岸本さん:自分の中からだけではいいアイデアは生まれてこない、というわけで授業の初日に、「アイデアノート」を作るように伝え、まずは世の中にある、自分が「可愛い!面白い!おしゃれ!」とおもうパッケージをたくさんリサーチしてきてもらいました。写真を撮ったり、可能ならスケッチして、良いと思ったポイントをメモするなど、なんでもいいから書き留めていくように伝えました。

そして次の週に、それぞれ良いと思ったパッケージを発表し、共有し合う時間を持ちました。

23人が持ち寄った様々なパッケージのアイデアを見て、それぞれの工夫されている点などを考察し、アイデアの引き出し方のヒントを得る時間にしました。

所長:前期の課題を締めくくる、合評に参加させていただきありがとうございました。お一人ずつしっかりプレゼンしていただき、4時間ほどの長丁場ですがとても楽しく刺激をいただいた時間でした。プチプチは知っていてもプチプチの先入観にとらわれない柔軟な考え方、モノづくりをするアプローチの仕方、発想方法が大変興味深く、こちらもたくさんの刺激をいただきました。

新しい体験

所長:プチプチを使うことで、学生たちの創造性や表現力がどのように刺激されたと感じましたか?

岸本さん:今の学生の世代は、ほとんどの学生がデジタルで絵を描いています。情報もスマホから仕入れることが多く、暇つぶしもYOUTUBEなど、、、画面上でだいたいのことが完結してしまっている。プチプチの特長の一つとして、「触れるもの。」であると思います。そのことから、今回のプチプチ課題は学生にとってとても新しい体験になりました。

所長:アナログ感がいい意味で役立ったんですね。

岸本さん:プチプチは、世代を限定せず、包む、守るといった機能を持って生活に役立っていたり、ストレス解消にプチプチ指でつぶすといった、人の感情に作用したりもする面白い素材ですよね。

所長:嬉しいです!プチプチを用いた課題は、学生たちにとってどのような学びの機会となりましたか?

岸本さん:ポスターやモニター上のイラストと違って、手で触って、質感を感じられるものなので、用途や特徴のあるものと自分の絵をかけ合わせるとどうなるか、どういう効果があるかを考えるよい機会になりました。五感で感じる絵を描くって、生身の人間しか想像できないことだなと思います。

所長:プチプチを使った課題を通じて得られた成果や学びを、学生たちが今後の制作活動やキャリアにどのように活かしていけると考えていますか?

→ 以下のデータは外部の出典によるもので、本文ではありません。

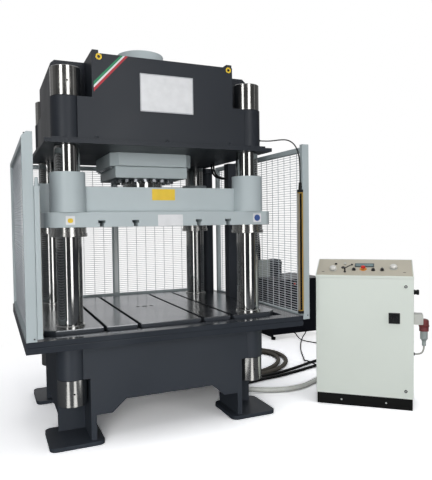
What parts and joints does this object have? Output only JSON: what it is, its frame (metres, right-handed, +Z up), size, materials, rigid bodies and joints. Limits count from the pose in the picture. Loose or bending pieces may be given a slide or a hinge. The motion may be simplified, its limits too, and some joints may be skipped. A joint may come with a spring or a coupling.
{
  "type": "four-column hydraulic press",
  "caption": "Four-column hydraulic press with moving platen, guard screens, power unit on the floor and a control cabinet with a sloping console.",
  "frame": {"origin": "centre of the table's top face", "axes": "+X to the operator's right along the table, +Y towards the back, +Z up"},
  "size_m": [4.04, 3.523, 3.03],
  "materials": {
    "anthracite_paint": "satin paint",
    "machined_steel": "ground steel",
    "column_chrome": "hard chrome, ground",
    "platen_paint": "satin paint",
    "ring_bronze": "turned",
    "guard_paint": "satin paint",
    "guard_wire": "zinc plated wire",
    "curtain_housing": "satin paint",
    "duct_plastic": "moulded",
    "tank_paint": "satin paint",
    "motor_paint": "satin paint",
    "fitting_paint": "satin paint",
    "foot_rubber": "moulded",
    "cabinet_paint": "powder coat",
    "plinth_paint": "powder coat",
    "galvanised_steel": "zinc plated",
    "console_paint": "powder coat",
    "black_plastic": "moulded",
    "lock_metal": "nickel plated",
    "white_plastic": "moulded",
    "red_plastic": "moulded",
    "conduit_plastic": "ribbed",
    "hose_rubber": "smooth",
    "return_hose_rubber": "smooth"
  },
  "bodies": {
    "press": {"base_frame": "anthracite_paint", "bed_ledge": "anthracite_paint", "bed_plate": "machined_steel", "cabinet_gear": "galvanised_steel", "cabinet_glands": "black_plastic", "cabinet_housing": "cabinet_paint", "cabinet_plinth": "plinth_paint", "cable_duct": "duct_plastic", "column_collars": "machined_steel", "columns": "column_chrome", "console_fittings": "black_plastic", "console_panel": "console_paint", "crosshead": "anthracite_paint", "crosshead_flange": "anthracite_paint", "curtain_lead": "hose_rubber", "cylinder_barrel": "platen_paint", "cylinder_bolts": "machined_steel", "cylinder_head_lower": "platen_paint", "cylinder_head_upper": "platen_paint", "duct_leads": "hose_rubber", "floor_conduit": "conduit_plastic", "guard_left_frame": "guard_paint", "guard_left_mesh": "guard_wire", "guard_rear_frame": "guard_paint", "guard_rear_mesh": "guard_wire", "guard_right_frame": "guard_paint", "guard_right_mesh": "guard_wire", "hose_block": "anthracite_paint", "light_curtains": "curtain_housing", "oil_tank": "tank_paint", "plug_lead": "hose_rubber", "power_plug": "red_plastic", "power_socket": "red_plastic", "pressure_pipe": "tank_paint", "pump_motor": "motor_paint", "return_hoses": "return_hose_rubber", "riser_pipe": "guard_paint", "supply_hoses": "hose_rubber", "tank_cables": "hose_rubber", "tank_feet": "foot_rubber", "tank_fittings": "fitting_paint", "tank_lid": "tank_paint", "tie_nuts": "machined_steel"},
    "platen": {"platen_plate": "platen_paint", "platen_frame": "platen_paint", "guide_rings": "ring_bronze", "piston_rod": "column_chrome"},
    "door": {"cabinet_door": "cabinet_paint", "main_switch_plate": "black_plastic"},
    "upper_lock": {"door_lock_upper": "lock_metal"},
    "lower_lock": {"door_lock_lower": "lock_metal"},
    "main_switch": {"main_switch_handle": "black_plastic"},
    "left_palm": {"palm_button_left": "white_plastic"},
    "right_palm": {"palm_button_right": "white_plastic"},
    "stop": {"emergency_stop": "red_plastic"},
    "push": {"push_button": "white_plastic"},
    "lever": {"control_lever": "black_plastic"},
    "left_knob": {"selector_left": "black_plastic"},
    "middle_knob": {"selector_middle": "black_plastic"},
    "right_knob": {"selector_right": "black_plastic"}
  },
  "joints": [
    {"name": "platen_slide", "type": "slide", "parent": "press", "child": "platen", "axis": [0, 0, 1], "range_m": [-0.6, 0]},
    {"name": "door_hinge", "type": "hinge", "parent": "press", "child": "door", "pos_m": [1.34476, -0.67529, -0.255], "axis": [0, 0, -1], "range_deg": [0, 80]},
    {"name": "upper_lock_turn", "type": "hinge", "parent": "door", "child": "upper_lock", "pos_m": [1.89587, -1.15707, 0.182], "axis": [-0.6582, -0.7529, 0], "range_deg": [0, 90]},
    {"name": "lower_lock_turn", "type": "hinge", "parent": "door", "child": "lower_lock", "pos_m": [1.89587, -1.15707, -0.691], "axis": [-0.6582, -0.7529, 0], "range_deg": [0, 90]},
    {"name": "main_switch_turn", "type": "hinge", "parent": "door", "child": "main_switch", "pos_m": [1.82736, -1.09717, -0.085], "axis": [0.6582, 0.7529, 0], "range_deg": [0, 90]},
    {"name": "left_palm_press", "type": "slide", "parent": "press", "child": "left_palm", "axis": [0.25, 0.286, -0.925], "range_m": [0, 0.008], "stiffness_N_per_m": 1500, "springref_m": -0.004},
    {"name": "right_palm_press", "type": "slide", "parent": "press", "child": "right_palm", "axis": [0.25, 0.286, -0.925], "range_m": [0, 0.008], "stiffness_N_per_m": 1500, "springref_m": -0.004},
    {"name": "stop_press", "type": "slide", "parent": "press", "child": "stop", "axis": [0.25, 0.286, -0.925], "range_m": [0, 0.006]},
    {"name": "push_press", "type": "slide", "parent": "press", "child": "push", "axis": [0.25, 0.286, -0.925], "range_m": [0, 0.003], "stiffness_N_per_m": 800, "springref_m": -0.002},
    {"name": "lever_turn", "type": "hinge", "parent": "press", "child": "lever", "pos_m": [1.55887, -0.79199, 0.29112], "axis": [-0.25, -0.286, 0.925], "range_deg": [-30, 30]},
    {"name": "left_knob_turn", "type": "hinge", "parent": "press", "child": "left_knob", "pos_m": [1.63893, -0.81284, 0.30631], "axis": [-0.25, -0.286, 0.925], "range_deg": [-45, 45]},
    {"name": "middle_knob_turn", "type": "hinge", "parent": "press", "child": "middle_knob", "pos_m": [1.75757, -0.92023, 0.30517], "axis": [-0.25, -0.286, 0.925], "range_deg": [0, 60]},
    {"name": "right_knob_turn", "type": "hinge", "parent": "press", "child": "right_knob", "pos_m": [1.81374, -0.96688, 0.30593], "axis": [-0.25, -0.286, 0.925], "range_deg": [0, 60]}
  ]
}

岸本さん:イラストが使われているものは身近にあふれるほどあります。生活雑貨、インテリア、衣料品、化粧品、食品パッケージ、、、そういうものを見る視点が少しでも変わってくれたらいいなと思います。自分の描く絵がどういう印象をもたらし、その印象はどういうモノと親和性が高いだろうかと考えるキッカケになってくれることを期待します。

所長:今後もプチプチを使った課題を取り入れる予定があれば、どのようなアプローチやテーマを検討していますか?

岸本さん:後期はプチプチを用いた「触れる絵本」のような課題もいいと思っています。

所長:いいですね!やってみたいですね。

~岸本敬子さんプロフィール~

グラフィックデザイナー/イラストレーター
1984年兵庫県生まれ。2007年京都精華大学芸術学部デザイン学科ビジュアルコミュニケーションデザイン専攻卒業。2007~2012年広告制作会社でデザイナーとして従事。
2013年より京都精華大学イラスト学科で教員として勤める傍ら、主にブランディング、グラフィック領域において、グラフィックデザインの他、イラストレーション、ビジョンビジュアル設計をしている。
創作活動として、版画やペン画、墨絵、切り紙、デジタルなど色々な表現技法を日々模索中。